You should be able to get them via UK Reimo outlet CMC...

http://www.conceptmulti-car.co.uk/index.php?option=com_content&view=article&id=3&Itemid=4

Pete


----------



## zappy61 (May 1, 2005)

Got this one yesterday from screwfix. fitting it today on underside of floor. Supplied from switched socket inside M/H wardrobe.

Regards,

Graham


----------



## raynipper (Aug 4, 2008)

Problem solved then Graham....  

I personally like the option Peejay suggested. I made up a twin 16a. blue caravan outlets to allow two vans on the one extension lead. 

Ray.


----------



## zappy61 (May 1, 2005)

raynipper said:


> Problem solved then Graham....
> 
> I personally like the option Peejay suggested. I made up a twin 16a. blue caravan outlets to allow two vans on the one extension lead.
> 
> Ray.


Hi Ray,

I like that one too, but its the wrong side of the van.

Regards,

Graham


----------



## raynipper (Aug 4, 2008)

Yes Graham.
But it would only need a short lead, something like a multiblock passed under the van.

Ray.

Like this....................


----------



## oasc1966 (Aug 2, 2010)

*Electrical 240 v socket for use in awning*

Some years ago when we were caravanners and living in Germany, I purchased and fitted a 240v power out socket into the awning side of my caravan. Visually it is very similar to the 240v power in socket that we all know. Power was taken direct from the power in socket on the opposite side of the van. With sensible use, the power out socket never caused us any problems. That was back in the 70s and electrical systems have moved on of course. I am still looking for a power out socket for myself to repeat the exercise on my Hymer 694. Hope that helps.
Keith


----------



## raynipper (Aug 4, 2008)

Every American RV we have ever seen has had at least one, sometimes two outlets and a TV point outside under the awning.

Ray.


----------



## zappy61 (May 1, 2005)

raynipper said:


> Yes Graham.
> But it would only need a short lead, something like a multiblock passed under the van.
> 
> Ray.
> ...


Your right Ray but its a lot of fittings.

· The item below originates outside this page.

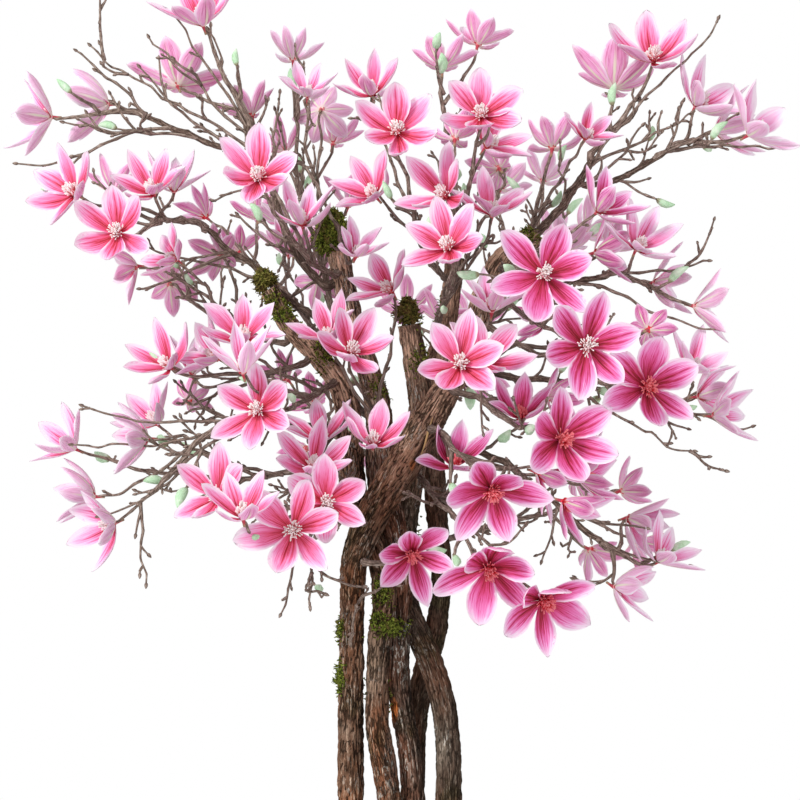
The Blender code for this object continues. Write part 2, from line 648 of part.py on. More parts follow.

I think this will be handy and easier to use. Horses for courses I suppose.

Regards,

Graham


----------



## DiscoDave (Aug 25, 2008)

trevorf said:


> You could fit a weather proof socket on the outside wall, something like this
> 
> click here for socket
> 
> Trevor


Thats what i've got, needed something to fill a hole that i'd made in the side of the van  , and this fitts the bill nicely, and no costly repair!

i'll be more careful in the future, there's only so many outside sockets you can get away with!


----------